Mechanical Metamaterials Fabricated from Self-assembly: A Perspective

TL;DR

This paper reviews recent advances in self-assembly techniques for fabricating mechanical metamaterials, highlighting their potential for scalable, high-precision, load-bearing structures and discussing future research directions including automation and machine learning integration.

Contribution

It provides a comprehensive overview of current self-assembly methods for mechanical metamaterials and discusses future challenges and opportunities in the field.

Findings

Self-assembly techniques enable scalable fabrication of mechanical metamaterials.

Integration of machine learning can optimize inverse design processes.

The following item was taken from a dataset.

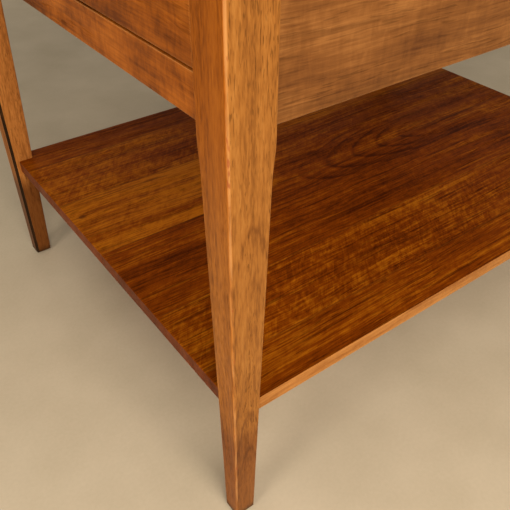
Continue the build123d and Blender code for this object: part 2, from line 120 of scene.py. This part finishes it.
# ---- Shader helpers --------------------------------------------------------------
class Shader:
    """A material's node tree, with short calls for the nodes that the finishes share."""

    def __init__(self, name):
        self.material = bpy.data.materials.new(name)
        self.material.use_nodes = True
        self.tree = self.material.node_tree
        self.tree.nodes.clear()
        self.surface = self.node("ShaderNodeBsdfPrincipled")
        output = self.node("ShaderNodeOutputMaterial")
        self.tree.links.new(self.surface.outputs[0], output.inputs["Surface"])
        self.coordinates = self.node("ShaderNodeTexCoord").outputs["Object"]

    def node(self, kind, **settings):
        made = self.tree.nodes.new(kind)
        for key, value in settings.items():
            setattr(made, key, value)
        return made

    def plug(self, socket, value):
        """Links a socket to another node's output, or sets it to a plain value."""
        if isinstance(value, bpy.types.NodeSocket):
            self.tree.links.new(value, socket)
        else:
            socket.default_value = value

    def math(self, operation, a, b=0.0):
        made = self.node("ShaderNodeMath", operation=operation)
        self.plug(made.inputs[0], a)
        self.plug(made.inputs[1], b)
        return made.outputs[0]

    def vector_math(self, operation, a, b, output="Vector"):
        made = self.node("ShaderNodeVectorMath", operation=operation)
        self.plug(made.inputs[0], a)
        self.plug(made.inputs[1], b)
        return made.outputs[output]

    def length(self, vector):
        return self.vector_math("LENGTH", vector, (0, 0, 0), output="Value")

    def split(self, vector):
        made = self.node("ShaderNodeSeparateXYZ")
        self.plug(made.inputs[0], vector)
        return list(made.outputs)

    def join(self, x, y, z):
        made = self.node("ShaderNodeCombineXYZ")
        for socket, value in zip(made.inputs, (x, y, z)):
            self.plug(socket, value)
        return made.outputs[0]

    def stretch(self, vector, scale, shift=(0, 0, 0)):
        made = self.node("ShaderNodeMapping")
        self.plug(made.inputs["Vector"], vector)
        made.inputs["Scale"].default_value = scale
        made.inputs["Location"].default_value = shift
        return made.outputs[0]

    def noise(self, vector, detail=3.0, roughness=0.55, distortion=0.0):
        made = self.node("ShaderNodeTexNoise")
        self.plug(made.inputs["Vector"], vector)
        made.inputs["Scale"].default_value = 1.0
        made.inputs["Detail"].default_value = detail
        made.inputs["Roughness"].default_value = roughness
        made.inputs["Distortion"].default_value = distortion
        return made.outputs["Fac"]

    def step(self, value, low, high, bottom=0.0, top=1.0):
        """A smooth rise from bottom to top while the value goes from low to high."""
        made = self.node("ShaderNodeMapRange", interpolation_type="SMOOTHSTEP")
        for socket, number in zip(made.inputs[:5], (value, low, high, bottom, top)):
            self.plug(socket, number)
        return made.outputs[0]

    def ramp(self, value, stops):
        made = self.node("ShaderNodeValToRGB")
        self.plug(made.inputs[0], value)
        elements = made.color_ramp.elements
        while len(elements) < len(stops):
            elements.new(0.5)
        for element, (place, colour) in zip(elements, stops):
            element.position = place
            element.color = (*colour, 1.0)
        return made.outputs[0]

    def mix(self, factor, a, b, blend="MIX"):
        made = self.node("ShaderNodeMix", data_type="RGBA", blend_type=blend)
        self.plug(made.inputs["Factor"], factor)
        self.plug(made.inputs["A"], a)
        self.plug(made.inputs["B"], b)
        return made.outputs["Result"]

    def bump(self, height, strength, distance):
        made = self.node("ShaderNodeBump")
        self.plug(made.inputs["Height"], height)
        made.inputs["Strength"].default_value = strength
        made.inputs["Distance"].default_value = distance
        return made.outputs["Normal"]

    def put_on(self, names):
        for name in names:
            nodes[name].data.materials.clear()
            nodes[name].data.materials.append(self.material)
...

High-throughput characterization methods are needed for progress.

Abstract

Mechanical metamaterials, whose unique mechanical properties stem from their structural design rather than material constituents, are gaining popularity in engineering applications. In particular, recent advances in self-assembly techniques offer the potential to fabricate load-bearing mechanical metamaterials with unparalleled feature size control and scalability compared to those produced by additive manufacturing (AM). Yet, the field is still in its early stages. In this perspective, we first provide an overview of the state-of-the-art self-assembly techniques, with a focus on the copolymer and colloid crystal self-assembly processes. We then discuss current challenges and future opportunities in this research area, focusing on novel fabrication approaches, the need for high-throughput characterization methods, and the integration of Machine Learning (ML) and lab automation for inverse design. Given recent progress in all these areas, we foresee mechanical metamaterials fabricated from self-assembly techniques impacting a variety of applications relying on lightweight, strong, and tough materials.